**EXERCISE OBJECTIVE**
Return only the lines between the line holding "Reconstruct the object" and the line holding "sheet_t = 1.2; // [1:0.05:1.3]", the two boundary lines included, exactly as they appear.

**INPUT FOR THIS TASK**

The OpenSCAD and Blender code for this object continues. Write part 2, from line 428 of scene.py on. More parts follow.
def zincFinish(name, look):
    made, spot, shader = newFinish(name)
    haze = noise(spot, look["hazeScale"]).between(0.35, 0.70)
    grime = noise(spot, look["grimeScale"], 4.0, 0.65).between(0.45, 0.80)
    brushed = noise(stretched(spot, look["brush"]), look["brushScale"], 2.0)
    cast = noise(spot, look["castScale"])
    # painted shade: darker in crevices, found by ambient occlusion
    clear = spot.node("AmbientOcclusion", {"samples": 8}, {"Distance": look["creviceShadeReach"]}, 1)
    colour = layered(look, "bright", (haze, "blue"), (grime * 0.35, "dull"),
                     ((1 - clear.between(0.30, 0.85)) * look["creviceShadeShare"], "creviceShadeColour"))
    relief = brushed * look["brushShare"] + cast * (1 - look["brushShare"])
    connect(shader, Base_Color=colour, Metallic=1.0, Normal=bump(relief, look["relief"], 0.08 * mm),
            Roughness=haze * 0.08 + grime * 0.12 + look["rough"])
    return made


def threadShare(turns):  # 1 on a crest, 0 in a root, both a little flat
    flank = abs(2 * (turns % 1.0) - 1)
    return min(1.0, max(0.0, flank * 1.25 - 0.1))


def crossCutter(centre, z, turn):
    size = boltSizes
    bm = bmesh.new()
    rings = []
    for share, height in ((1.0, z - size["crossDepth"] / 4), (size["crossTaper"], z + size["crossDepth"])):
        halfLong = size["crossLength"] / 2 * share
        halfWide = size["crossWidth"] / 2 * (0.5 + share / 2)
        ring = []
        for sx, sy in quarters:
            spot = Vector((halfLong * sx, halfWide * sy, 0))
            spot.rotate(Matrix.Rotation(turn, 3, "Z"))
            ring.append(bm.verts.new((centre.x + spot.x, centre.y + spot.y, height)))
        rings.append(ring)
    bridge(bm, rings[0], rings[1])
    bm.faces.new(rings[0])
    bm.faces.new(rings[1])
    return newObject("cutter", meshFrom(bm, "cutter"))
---
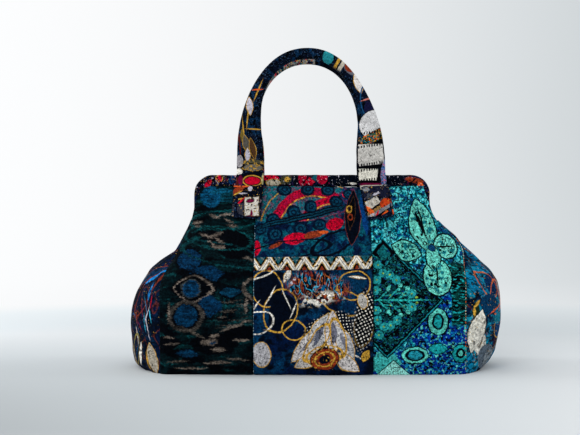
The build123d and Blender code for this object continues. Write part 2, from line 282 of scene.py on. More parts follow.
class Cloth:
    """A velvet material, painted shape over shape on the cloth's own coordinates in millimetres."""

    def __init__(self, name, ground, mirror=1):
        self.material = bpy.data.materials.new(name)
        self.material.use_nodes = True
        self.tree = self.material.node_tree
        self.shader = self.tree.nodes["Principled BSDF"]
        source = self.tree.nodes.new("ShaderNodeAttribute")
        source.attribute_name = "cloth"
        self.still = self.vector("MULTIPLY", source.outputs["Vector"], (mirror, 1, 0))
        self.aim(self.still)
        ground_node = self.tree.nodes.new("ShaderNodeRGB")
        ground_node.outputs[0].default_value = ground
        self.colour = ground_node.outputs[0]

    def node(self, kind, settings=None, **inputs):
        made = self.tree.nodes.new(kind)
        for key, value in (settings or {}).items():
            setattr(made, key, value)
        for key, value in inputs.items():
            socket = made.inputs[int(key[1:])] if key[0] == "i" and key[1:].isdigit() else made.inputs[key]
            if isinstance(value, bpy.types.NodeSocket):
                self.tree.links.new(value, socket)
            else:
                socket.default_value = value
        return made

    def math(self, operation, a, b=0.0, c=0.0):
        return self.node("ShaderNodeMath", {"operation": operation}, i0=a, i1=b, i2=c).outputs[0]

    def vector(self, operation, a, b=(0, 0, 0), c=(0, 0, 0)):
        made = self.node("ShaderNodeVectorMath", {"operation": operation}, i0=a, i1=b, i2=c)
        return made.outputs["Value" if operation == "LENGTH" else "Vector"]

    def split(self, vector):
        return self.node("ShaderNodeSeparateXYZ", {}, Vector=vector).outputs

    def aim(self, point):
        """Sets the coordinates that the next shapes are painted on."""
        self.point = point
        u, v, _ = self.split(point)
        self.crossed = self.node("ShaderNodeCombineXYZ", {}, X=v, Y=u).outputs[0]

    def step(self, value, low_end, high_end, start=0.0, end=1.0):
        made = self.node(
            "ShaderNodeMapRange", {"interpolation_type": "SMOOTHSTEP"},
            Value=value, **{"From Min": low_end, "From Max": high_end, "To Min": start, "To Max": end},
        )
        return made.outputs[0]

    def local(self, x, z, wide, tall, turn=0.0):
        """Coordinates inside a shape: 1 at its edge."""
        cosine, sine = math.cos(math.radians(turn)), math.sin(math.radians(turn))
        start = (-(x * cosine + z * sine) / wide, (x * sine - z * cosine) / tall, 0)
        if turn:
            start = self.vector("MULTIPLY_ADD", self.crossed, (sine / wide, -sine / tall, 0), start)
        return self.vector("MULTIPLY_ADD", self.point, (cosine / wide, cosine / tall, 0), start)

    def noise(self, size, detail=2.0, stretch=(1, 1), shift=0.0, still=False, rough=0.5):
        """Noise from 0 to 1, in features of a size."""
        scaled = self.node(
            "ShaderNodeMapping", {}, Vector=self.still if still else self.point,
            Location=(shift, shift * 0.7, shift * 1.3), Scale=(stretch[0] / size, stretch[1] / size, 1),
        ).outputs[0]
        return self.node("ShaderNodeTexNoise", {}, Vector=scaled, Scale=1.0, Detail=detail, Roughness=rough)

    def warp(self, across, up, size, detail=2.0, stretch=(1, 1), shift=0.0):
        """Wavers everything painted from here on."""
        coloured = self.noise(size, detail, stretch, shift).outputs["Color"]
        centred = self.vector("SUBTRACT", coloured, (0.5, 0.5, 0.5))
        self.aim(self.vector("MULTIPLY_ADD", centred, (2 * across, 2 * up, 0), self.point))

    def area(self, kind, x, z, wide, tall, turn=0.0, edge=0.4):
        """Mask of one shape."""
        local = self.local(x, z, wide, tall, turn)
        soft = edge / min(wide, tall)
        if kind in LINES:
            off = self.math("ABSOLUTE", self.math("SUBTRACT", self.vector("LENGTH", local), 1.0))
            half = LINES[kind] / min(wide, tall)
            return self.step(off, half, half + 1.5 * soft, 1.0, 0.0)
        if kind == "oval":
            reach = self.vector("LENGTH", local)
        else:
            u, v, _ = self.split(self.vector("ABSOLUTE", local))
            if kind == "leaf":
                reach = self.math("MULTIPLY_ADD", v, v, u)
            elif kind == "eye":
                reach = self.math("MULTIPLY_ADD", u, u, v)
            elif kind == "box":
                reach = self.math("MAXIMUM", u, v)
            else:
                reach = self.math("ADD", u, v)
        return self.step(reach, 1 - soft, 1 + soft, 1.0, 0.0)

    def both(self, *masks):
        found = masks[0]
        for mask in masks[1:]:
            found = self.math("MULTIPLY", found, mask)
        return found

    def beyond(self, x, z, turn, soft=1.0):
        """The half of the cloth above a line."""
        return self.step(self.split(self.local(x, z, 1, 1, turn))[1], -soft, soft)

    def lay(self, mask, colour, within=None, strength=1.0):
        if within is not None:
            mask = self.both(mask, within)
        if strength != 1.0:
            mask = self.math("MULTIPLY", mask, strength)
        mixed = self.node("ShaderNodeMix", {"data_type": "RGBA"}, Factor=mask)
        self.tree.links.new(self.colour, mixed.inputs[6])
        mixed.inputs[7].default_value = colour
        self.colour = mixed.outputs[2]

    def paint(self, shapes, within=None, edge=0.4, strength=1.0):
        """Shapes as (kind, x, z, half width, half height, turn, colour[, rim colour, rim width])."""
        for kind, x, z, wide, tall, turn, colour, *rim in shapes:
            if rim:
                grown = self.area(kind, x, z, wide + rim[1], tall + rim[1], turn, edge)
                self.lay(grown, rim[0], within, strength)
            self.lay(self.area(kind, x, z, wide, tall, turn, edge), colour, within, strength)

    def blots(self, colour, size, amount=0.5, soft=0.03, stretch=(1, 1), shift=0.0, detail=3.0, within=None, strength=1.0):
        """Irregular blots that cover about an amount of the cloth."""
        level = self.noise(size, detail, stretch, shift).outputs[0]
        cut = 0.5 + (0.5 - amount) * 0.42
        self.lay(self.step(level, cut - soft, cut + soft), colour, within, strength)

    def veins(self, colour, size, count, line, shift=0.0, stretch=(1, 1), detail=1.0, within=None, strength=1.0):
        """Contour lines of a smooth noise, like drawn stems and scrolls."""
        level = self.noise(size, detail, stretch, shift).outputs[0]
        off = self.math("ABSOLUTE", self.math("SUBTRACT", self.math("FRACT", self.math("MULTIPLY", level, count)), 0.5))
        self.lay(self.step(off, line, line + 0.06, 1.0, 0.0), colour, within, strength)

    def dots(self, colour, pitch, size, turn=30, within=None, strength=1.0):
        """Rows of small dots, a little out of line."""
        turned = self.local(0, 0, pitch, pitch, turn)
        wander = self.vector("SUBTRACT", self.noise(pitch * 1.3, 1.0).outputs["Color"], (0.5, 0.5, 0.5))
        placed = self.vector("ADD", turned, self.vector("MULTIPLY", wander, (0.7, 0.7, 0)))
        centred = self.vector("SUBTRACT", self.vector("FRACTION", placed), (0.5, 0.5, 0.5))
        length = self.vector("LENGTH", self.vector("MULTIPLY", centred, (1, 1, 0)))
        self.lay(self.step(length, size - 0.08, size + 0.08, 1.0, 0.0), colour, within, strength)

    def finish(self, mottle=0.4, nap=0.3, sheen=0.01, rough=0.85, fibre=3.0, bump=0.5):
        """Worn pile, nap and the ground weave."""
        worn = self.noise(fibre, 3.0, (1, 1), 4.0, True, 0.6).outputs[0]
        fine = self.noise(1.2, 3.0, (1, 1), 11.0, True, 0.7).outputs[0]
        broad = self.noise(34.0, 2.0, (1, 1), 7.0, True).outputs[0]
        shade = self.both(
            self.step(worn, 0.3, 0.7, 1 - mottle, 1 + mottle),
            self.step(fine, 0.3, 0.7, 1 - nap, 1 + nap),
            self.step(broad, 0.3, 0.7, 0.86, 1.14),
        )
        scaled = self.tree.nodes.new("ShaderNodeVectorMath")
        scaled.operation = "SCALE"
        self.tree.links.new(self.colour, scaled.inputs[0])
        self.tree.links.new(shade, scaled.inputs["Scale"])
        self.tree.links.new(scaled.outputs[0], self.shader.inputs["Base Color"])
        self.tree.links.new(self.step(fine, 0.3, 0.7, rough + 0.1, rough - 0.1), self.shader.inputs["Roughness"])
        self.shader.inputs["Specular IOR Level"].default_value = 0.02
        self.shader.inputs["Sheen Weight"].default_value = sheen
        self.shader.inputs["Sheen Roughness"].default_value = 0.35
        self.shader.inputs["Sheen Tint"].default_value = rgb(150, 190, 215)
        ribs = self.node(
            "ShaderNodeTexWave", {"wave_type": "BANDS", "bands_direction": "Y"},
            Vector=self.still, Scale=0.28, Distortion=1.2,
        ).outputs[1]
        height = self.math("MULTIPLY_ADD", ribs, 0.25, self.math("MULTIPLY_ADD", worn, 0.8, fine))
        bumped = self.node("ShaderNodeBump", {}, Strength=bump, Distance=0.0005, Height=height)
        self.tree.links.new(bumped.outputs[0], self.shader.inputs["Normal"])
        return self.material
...
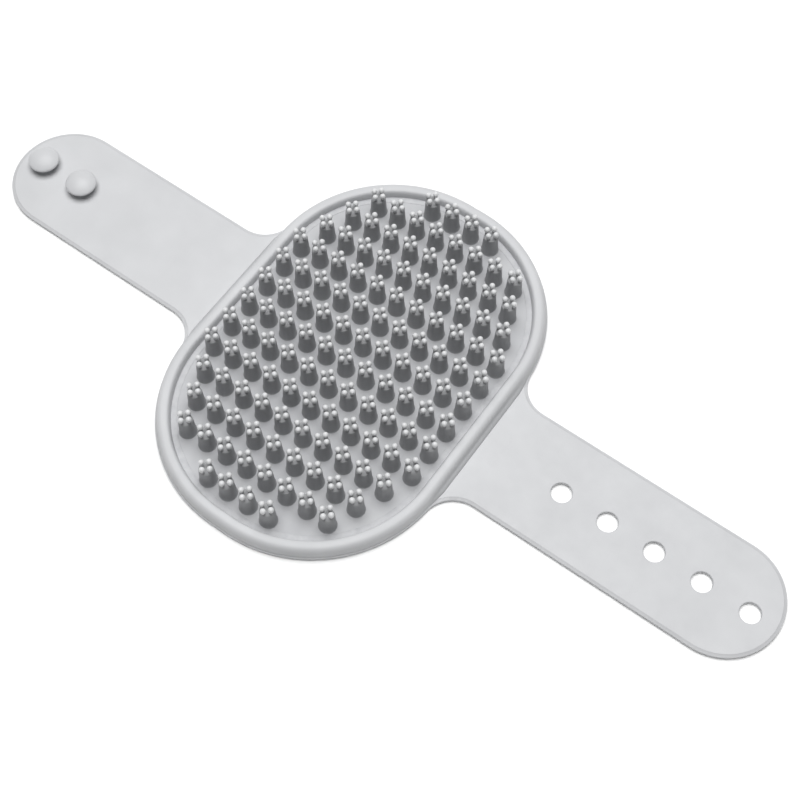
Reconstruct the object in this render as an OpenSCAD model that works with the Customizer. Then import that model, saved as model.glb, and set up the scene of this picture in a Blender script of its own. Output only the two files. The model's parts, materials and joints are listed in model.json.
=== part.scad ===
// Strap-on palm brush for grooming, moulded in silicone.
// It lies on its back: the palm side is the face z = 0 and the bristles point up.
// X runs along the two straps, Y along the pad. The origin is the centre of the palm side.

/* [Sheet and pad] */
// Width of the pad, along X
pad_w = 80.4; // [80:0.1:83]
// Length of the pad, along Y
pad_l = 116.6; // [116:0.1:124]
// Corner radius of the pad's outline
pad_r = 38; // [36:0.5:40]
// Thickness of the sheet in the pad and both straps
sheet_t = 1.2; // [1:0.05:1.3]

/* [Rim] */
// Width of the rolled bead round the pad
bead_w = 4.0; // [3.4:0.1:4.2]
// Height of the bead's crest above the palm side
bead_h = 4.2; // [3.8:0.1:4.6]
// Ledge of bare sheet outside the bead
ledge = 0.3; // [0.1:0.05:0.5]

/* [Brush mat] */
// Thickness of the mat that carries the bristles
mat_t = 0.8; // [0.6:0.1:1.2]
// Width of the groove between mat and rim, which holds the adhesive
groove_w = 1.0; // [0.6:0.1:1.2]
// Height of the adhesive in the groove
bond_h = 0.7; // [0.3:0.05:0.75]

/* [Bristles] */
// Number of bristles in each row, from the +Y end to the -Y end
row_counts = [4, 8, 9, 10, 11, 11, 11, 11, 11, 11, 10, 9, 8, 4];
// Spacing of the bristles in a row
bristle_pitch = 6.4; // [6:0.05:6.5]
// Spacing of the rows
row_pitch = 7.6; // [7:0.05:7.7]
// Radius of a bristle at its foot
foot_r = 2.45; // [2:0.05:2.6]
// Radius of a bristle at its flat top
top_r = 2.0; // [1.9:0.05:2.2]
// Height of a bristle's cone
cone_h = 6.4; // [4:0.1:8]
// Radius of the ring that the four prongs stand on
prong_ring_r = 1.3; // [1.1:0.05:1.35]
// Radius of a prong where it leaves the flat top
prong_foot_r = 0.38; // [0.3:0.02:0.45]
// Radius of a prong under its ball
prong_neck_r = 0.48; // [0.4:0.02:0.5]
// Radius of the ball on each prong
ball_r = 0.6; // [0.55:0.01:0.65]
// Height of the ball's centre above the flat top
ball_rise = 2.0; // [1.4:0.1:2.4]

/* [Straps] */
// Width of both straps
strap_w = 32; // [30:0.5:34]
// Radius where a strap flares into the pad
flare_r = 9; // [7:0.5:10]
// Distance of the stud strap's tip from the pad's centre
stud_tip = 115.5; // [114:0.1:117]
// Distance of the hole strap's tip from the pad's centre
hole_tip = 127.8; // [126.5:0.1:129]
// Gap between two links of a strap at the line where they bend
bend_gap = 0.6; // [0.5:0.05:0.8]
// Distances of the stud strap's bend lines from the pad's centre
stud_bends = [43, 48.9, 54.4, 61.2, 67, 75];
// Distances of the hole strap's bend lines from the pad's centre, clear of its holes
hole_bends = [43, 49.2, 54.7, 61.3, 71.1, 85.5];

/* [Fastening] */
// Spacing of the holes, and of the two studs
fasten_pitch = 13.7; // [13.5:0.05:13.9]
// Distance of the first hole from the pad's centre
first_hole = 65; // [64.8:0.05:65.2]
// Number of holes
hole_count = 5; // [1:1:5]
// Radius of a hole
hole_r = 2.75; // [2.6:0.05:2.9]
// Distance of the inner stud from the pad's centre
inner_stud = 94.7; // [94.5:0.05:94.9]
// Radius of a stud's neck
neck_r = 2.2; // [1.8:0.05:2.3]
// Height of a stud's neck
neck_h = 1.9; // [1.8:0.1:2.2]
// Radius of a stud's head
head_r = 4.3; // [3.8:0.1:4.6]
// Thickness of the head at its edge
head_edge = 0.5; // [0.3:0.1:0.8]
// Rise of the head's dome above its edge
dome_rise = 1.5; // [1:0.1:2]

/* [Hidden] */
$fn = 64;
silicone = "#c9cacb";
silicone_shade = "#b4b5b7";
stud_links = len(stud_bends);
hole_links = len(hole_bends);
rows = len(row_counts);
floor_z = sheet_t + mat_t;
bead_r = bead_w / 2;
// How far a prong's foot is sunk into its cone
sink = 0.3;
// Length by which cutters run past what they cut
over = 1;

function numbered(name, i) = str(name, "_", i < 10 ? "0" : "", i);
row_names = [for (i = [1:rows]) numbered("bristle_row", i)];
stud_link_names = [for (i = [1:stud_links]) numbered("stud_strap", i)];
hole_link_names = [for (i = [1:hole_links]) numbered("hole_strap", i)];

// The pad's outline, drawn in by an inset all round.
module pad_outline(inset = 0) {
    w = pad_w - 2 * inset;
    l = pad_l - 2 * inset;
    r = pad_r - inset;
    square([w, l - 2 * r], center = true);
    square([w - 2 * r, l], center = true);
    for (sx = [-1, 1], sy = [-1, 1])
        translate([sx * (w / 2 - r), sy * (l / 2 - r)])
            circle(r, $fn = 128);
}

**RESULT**
Reconstruct the object in this render as an OpenSCAD model that works with the Customizer. Then import that model, saved as model.glb, and set up the scene of this picture in a Blender script of its own. Output only the two files. The model's parts, materials and joints are listed in model.json.
=== part.scad ===
// Strap-on palm brush for grooming, moulded in silicone.
// It lies on its back: the palm side is the face z = 0 and the bristles point up.
// X runs along the two straps, Y along the pad. The origin is the centre of the palm side.

/* [Sheet and pad] */
// Width of the pad, along X
pad_w = 80.4; // [80:0.1:83]
// Length of the pad, along Y
pad_l = 116.6; // [116:0.1:124]
// Corner radius of the pad's outline
pad_r = 38; // [36:0.5:40]
// Thickness of the sheet in the pad and both straps
sheet_t = 1.2; // [1:0.05:1.3]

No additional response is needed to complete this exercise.